What to produce:
Reproduce the full listing that appears beneath this instruction exactly.
------------------------------------------------------------
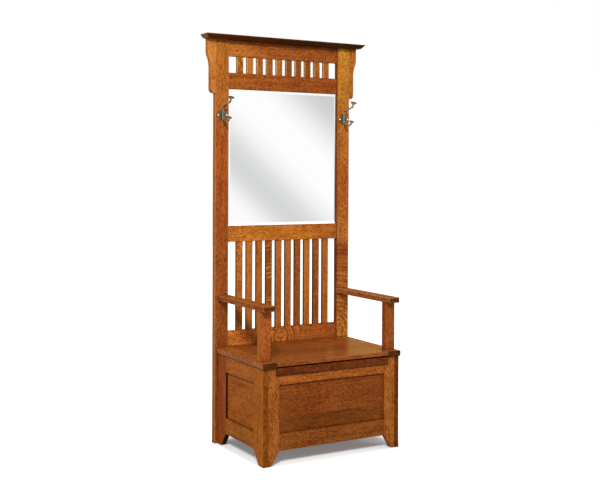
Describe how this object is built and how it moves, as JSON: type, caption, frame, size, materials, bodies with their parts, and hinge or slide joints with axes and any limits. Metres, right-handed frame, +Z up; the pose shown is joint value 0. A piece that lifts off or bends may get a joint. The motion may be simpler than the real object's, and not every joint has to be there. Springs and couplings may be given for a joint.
{
  "type": "hall seat with mirror",
  "caption": "Mission hall seat: lift-lid storage bench with flat arms under a tall slatted back with bevelled mirror, coat hooks and a bevelled crown board.",
  "frame": {"origin": "on the floor, at the centre of the footprint's bounding box", "axes": "+Z up, +Y towards the wall behind, +X to the viewer's right when facing the seat"},
  "size_m": [0.888, 0.508, 1.956],
  "materials": {
    "oak": "quartersawn oak, honey-russet stain, semi-gloss lacquer",
    "oak_dark": "quartersawn oak, dark russet stain, semi-gloss lacquer",
    "plywood": "oak-faced plywood, stained, thin lacquer",
    "hardboard": "plain brown hardboard, matte",
    "mirror_silver": "silvered plate glass with a ground bevel",
    "pewter": "cast metal, dark antique pewter, satin",
    "hinge_steel": "brassed steel, satin",
    "bumper_rubber": "matte rubber"
  },
  "bodies": {
    "frame": {"back_slats": "oak", "bottom_back_rail": "oak", "box_back_panel": "plywood", "box_floor": "plywood", "crest_lower_rail": "oak_dark", "crest_slats": "oak", "crest_upper_rail": "oak", "crown_board": "oak_dark", "floor_cleats": "oak", "front_bottom_rail": "oak", "front_grip_strip": "oak_dark", "front_panel_lower_board": "oak_dark", "front_panel_upper_board": "oak", "front_top_rail": "oak", "hinge_fixed_leaves": "hinge_steel", "hinge_pins": "hinge_steel", "left_arm": "oak", "left_arm_post": "oak", "left_back_post": "oak", "left_coat_hook": "pewter", "left_corbel": "oak", "left_front_stile": "oak", "left_seat_strip": "oak", "left_side_bottom_rail": "oak", "left_side_front_stile": "oak", "left_side_panel": "oak", "left_side_rear_stile": "oak", "left_side_top_rail": "oak", "lid_bumpers": "bumper_rubber", "lower_back_rail": "oak", "mid_rail": "oak", "mirror_backboard": "hardboard", "mirror_glass": "mirror_silver", "mirror_retainers": "oak", "rear_seat_cleat": "oak", "rear_seat_strip": "oak", "right_arm": "oak", "right_arm_post": "oak", "right_back_post": "oak", "right_coat_hook": "pewter", "right_corbel": "oak", "right_front_stile": "oak", "right_seat_strip": "oak", "right_side_bottom_rail": "oak", "right_side_front_stile": "oak", "right_side_panel": "oak", "right_side_rear_stile": "oak", "right_side_top_rail": "oak"},
    "lid": {"lid_board": "oak", "lid_battens": "oak", "hinge_moving_leaves": "hinge_steel"}
  },
  "joints": [
    {"name": "lid_hinge", "type": "hinge", "parent": "frame", "child": "lid", "pos_m": [0, 0.147, 0.46], "axis": [-1, 0, 0], "range_deg": [0, 100]}
  ]
}
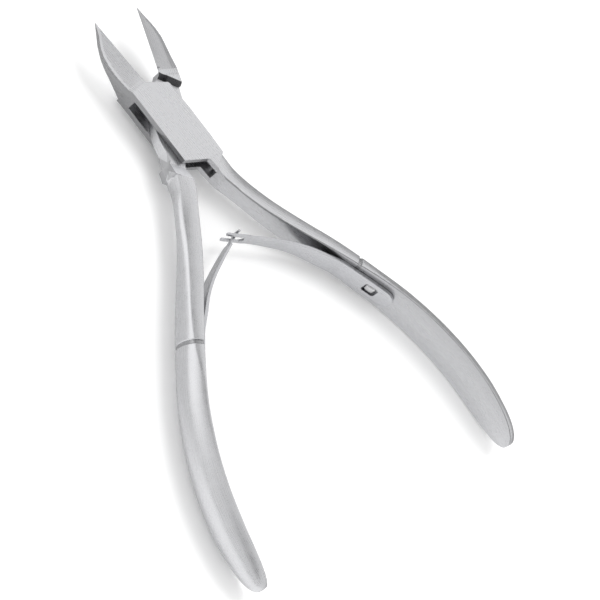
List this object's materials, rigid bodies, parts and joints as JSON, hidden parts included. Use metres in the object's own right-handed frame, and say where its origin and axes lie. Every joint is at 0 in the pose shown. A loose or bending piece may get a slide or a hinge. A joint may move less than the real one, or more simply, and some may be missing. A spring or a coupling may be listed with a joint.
{
  "type": "cuticle nipper",
  "caption": "Hand nipper with box joint, short pointed cutting jaws, curved flared handles and interlocking leaf springs that hold it open.",
  "frame": {"origin": "centre of the overall bounding box in the rest pose, on the mid-plane of the box joint, 31.47 mm below the pivot", "axes": "+Z along the pivot axis towards the front cheek, +Y towards the jaw tips along the bisector of the open levers, +X towards the female handle"},
  "size_m": [0.0712, 0.1058, 0.0094],
  "materials": {
    "lever_steel": "satin, brushed along the shanks",
    "pin_steel": "satin, ground flush",
    "spring_steel": "satin, brushed along the leaf"
  },
  "bodies": {
    "female": {"female_lever": "lever_steel", "pivot_pin": "pin_steel", "right_spring_foot": "spring_steel", "right_spring_stud": "pin_steel"},
    "male": {"male_lever": "lever_steel", "left_spring_foot": "spring_steel", "left_spring_stud": "pin_steel"},
    "right_spring": {"right_spring_arm": "spring_steel"},
    "left_spring": {"left_spring_arm": "spring_steel"}
  },
  "joints": [
    {"name": "jaw_pivot", "type": "hinge", "parent": "female", "child": "male", "pos_m": [0, 0.03147, 0], "axis": [0, 0, 1], "range_deg": [0, 26.2], "stiffness_Nm_per_rad": 0.3},
    {"name": "right_spring_flex", "type": "hinge", "parent": "female", "child": "right_spring", "pos_m": [0.01345, -0.00248, 0], "axis": [0, 0, 1], "range_deg": [-25.1, 0]},
    {"name": "left_spring_flex", "type": "hinge", "parent": "male", "child": "left_spring", "pos_m": [-0.01345, -0.00248, 0], "axis": [0, 0, 1], "range_deg": [0, 25.1]}
  ],
  "couplings": [
    {"joint": "right_spring_flex", "follows": "jaw_pivot", "ratio": -0.955},
    {"joint": "left_spring_flex", "follows": "jaw_pivot", "ratio": 0.955}
  ]
}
------------------------------------------------------------
Written response:
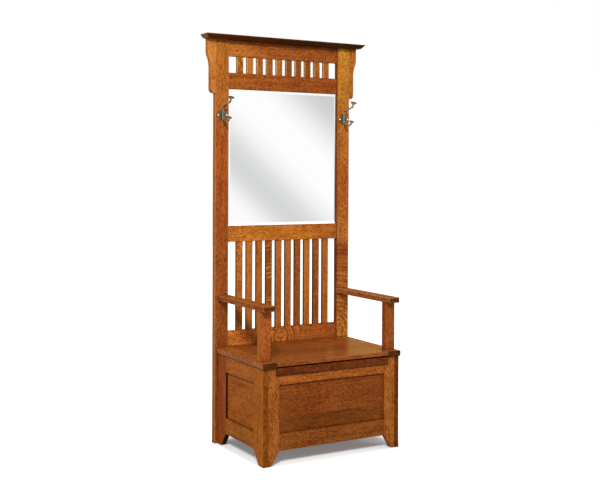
Describe how this object is built and how it moves, as JSON: type, caption, frame, size, materials, bodies with their parts, and hinge or slide joints with axes and any limits. Metres, right-handed frame, +Z up; the pose shown is joint value 0. A piece that lifts off or bends may get a joint. The motion may be simpler than the real object's, and not every joint has to be there. Springs and couplings may be given for a joint.
{
  "type": "hall seat with mirror",
  "caption": "Mission hall seat: lift-lid storage bench with flat arms under a tall slatted back with bevelled mirror, coat hooks and a bevelled crown board.",
  "frame": {"origin": "on the floor, at the centre of the footprint's bounding box", "axes": "+Z up, +Y towards the wall behind, +X to the viewer's right when facing the seat"},
  "size_m": [0.888, 0.508, 1.956],
  "materials": {
    "oak": "quartersawn oak, honey-russet stain, semi-gloss lacquer",
    "oak_dark": "quartersawn oak, dark russet stain, semi-gloss lacquer",
    "plywood": "oak-faced plywood, stained, thin lacquer",
    "hardboard": "plain brown hardboard, matte",
    "mirror_silver": "silvered plate glass with a ground bevel",
    "pewter": "cast metal, dark antique pewter, satin",
    "hinge_steel": "brassed steel, satin",
    "bumper_rubber": "matte rubber"
  },
  "bodies": {
    "frame": {"back_slats": "oak", "bottom_back_rail": "oak", "box_back_panel": "plywood", "box_floor": "plywood", "crest_lower_rail": "oak_dark", "crest_slats": "oak", "crest_upper_rail": "oak", "crown_board": "oak_dark", "floor_cleats": "oak", "front_bottom_rail": "oak", "front_grip_strip": "oak_dark", "front_panel_lower_board": "oak_dark", "front_panel_upper_board": "oak", "front_top_rail": "oak", "hinge_fixed_leaves": "hinge_steel", "hinge_pins": "hinge_steel", "left_arm": "oak", "left_arm_post": "oak", "left_back_post": "oak", "left_coat_hook": "pewter", "left_corbel": "oak", "left_front_stile": "oak", "left_seat_strip": "oak", "left_side_bottom_rail": "oak", "left_side_front_stile": "oak", "left_side_panel": "oak", "left_side_rear_stile": "oak", "left_side_top_rail": "oak", "lid_bumpers": "bumper_rubber", "lower_back_rail": "oak", "mid_rail": "oak", "mirror_backboard": "hardboard", "mirror_glass": "mirror_silver", "mirror_retainers": "oak", "rear_seat_cleat": "oak", "rear_seat_strip": "oak", "right_arm": "oak", "right_arm_post": "oak", "right_back_post": "oak", "right_coat_hook": "pewter", "right_corbel": "oak", "right_front_stile": "oak", "right_seat_strip": "oak", "right_side_bottom_rail": "oak", "right_side_front_stile": "oak", "right_side_panel": "oak", "right_side_rear_stile": "oak", "right_side_top_rail": "oak"},
    "lid": {"lid_board": "oak", "lid_battens": "oak", "hinge_moving_leaves": "hinge_steel"}
  },
  "joints": [
    {"name": "lid_hinge", "type": "hinge", "parent": "frame", "child": "lid", "pos_m": [0, 0.147, 0.46], "axis": [-1, 0, 0], "range_deg": [0, 100]}
  ]
}
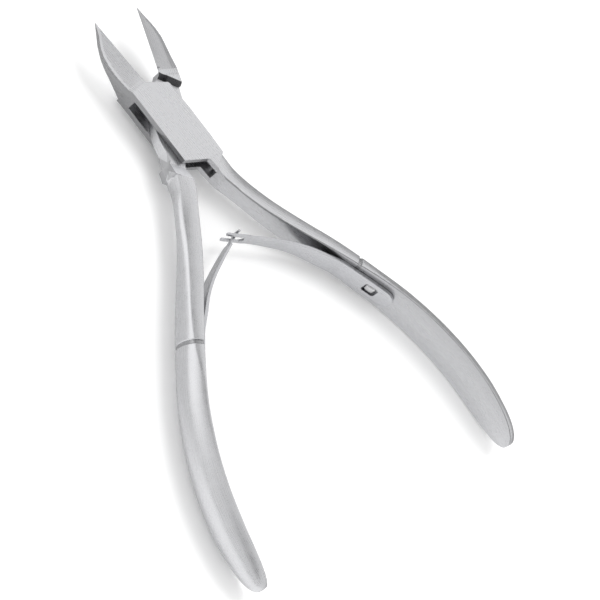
List this object's materials, rigid bodies, parts and joints as JSON, hidden parts included. Use metres in the object's own right-handed frame, and say where its origin and axes lie. Every joint is at 0 in the pose shown. A loose or bending piece may get a slide or a hinge. A joint may move less than the real one, or more simply, and some may be missing. A spring or a coupling may be listed with a joint.
{
  "type": "cuticle nipper",
  "caption": "Hand nipper with box joint, short pointed cutting jaws, curved flared handles and interlocking leaf springs that hold it open.",
  "frame": {"origin": "centre of the overall bounding box in the rest pose, on the mid-plane of the box joint, 31.47 mm below the pivot", "axes": "+Z along the pivot axis towards the front cheek, +Y towards the jaw tips along the bisector of the open levers, +X towards the female handle"},
  "size_m": [0.0712, 0.1058, 0.0094],
  "materials": {
    "lever_steel": "satin, brushed along the shanks",
    "pin_steel": "satin, ground flush",
    "spring_steel": "satin, brushed along the leaf"
  },
  "bodies": {
    "female": {"female_lever": "lever_steel", "pivot_pin": "pin_steel", "right_spring_foot": "spring_steel", "right_spring_stud": "pin_steel"},
    "male": {"male_lever": "lever_steel", "left_spring_foot": "spring_steel", "left_spring_stud": "pin_steel"},
    "right_spring": {"right_spring_arm": "spring_steel"},
    "left_spring": {"left_spring_arm": "spring_steel"}
  },
  "joints": [
    {"name": "jaw_pivot", "type": "hinge", "parent": "female", "child": "male", "pos_m": [0, 0.03147, 0], "axis": [0, 0, 1], "range_deg": [0, 26.2], "stiffness_Nm_per_rad": 0.3},
    {"name": "right_spring_flex", "type": "hinge", "parent": "female", "child": "right_spring", "pos_m": [0.01345, -0.00248, 0], "axis": [0, 0, 1], "range_deg": [-25.1, 0]},
    {"name": "left_spring_flex", "type": "hinge", "parent": "male", "child": "left_spring", "pos_m": [-0.01345, -0.00248, 0], "axis": [0, 0, 1], "range_deg": [0, 25.1]}
  ],
  "couplings": [
    {"joint": "right_spring_flex", "follows": "jaw_pivot", "ratio": -0.955},
    {"joint": "left_spring_flex", "follows": "jaw_pivot", "ratio": 0.955}
  ]
}